In for UK midnight, woooooop!
Started writing this song in the summer of last year when I was suffering with depression and it’s about how awful I felt making others have to be around me when I was feeling so low. At a similar time, I watched the film ‘Nocturnal Animals’ and Amy Adams character just resonated with me deeply at the time so I thought I’d tack on some nocturnal animal references!

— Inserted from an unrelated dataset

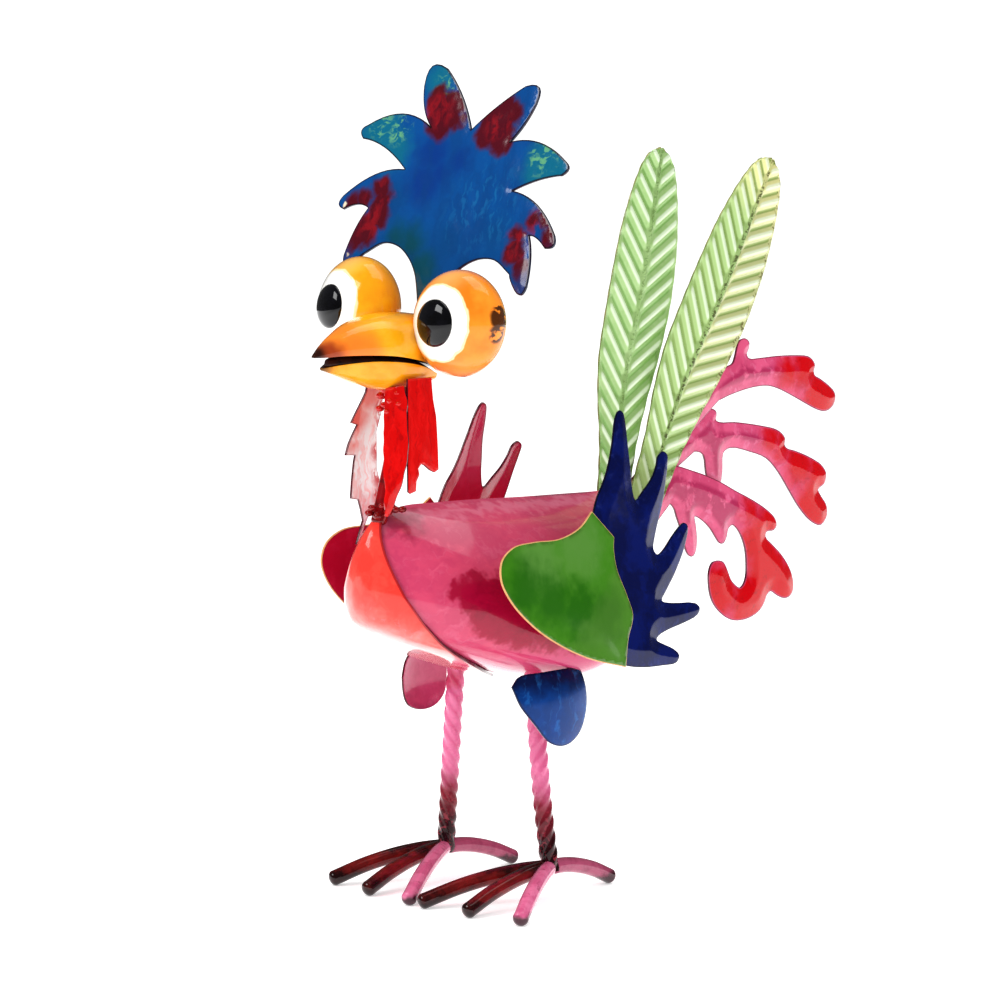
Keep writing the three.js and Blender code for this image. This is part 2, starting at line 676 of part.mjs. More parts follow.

Sorry if it’s recorded wrong, all I got is an iPad and I DONT KNOW WHAT IM DOING! 😬
Outtake at the end.. I recorded it all the way though and almost made it to the f chord in time in a few instances but then at the end I realised I hadn’t even plugged my earphones/mic into my iPad so hadn’t recorded a sodding thing😂
And it’s proving hard to find, any sort of compromise
It makes me want to run for miles away
But I’m sorry that I’m not happy, forgive me and let me go
Guilt stricken for wanting more, I’ll check my privilege at my door, it’s enough for you but not for me
I’m sorry that I’m not happy, forgive me and let me go
So I’ll beat myself up and I’ll tie myself down
Behave like a good girl and I won’t mess around
Happily ever after isn’t that what they say?
Well it’s a damn lie that can you can go your own way.
I’m a nocturnal animal, should my punishment be capital? What gave me the right to feel this way?
So sorry, that I’m not happy, forgive me and let me go.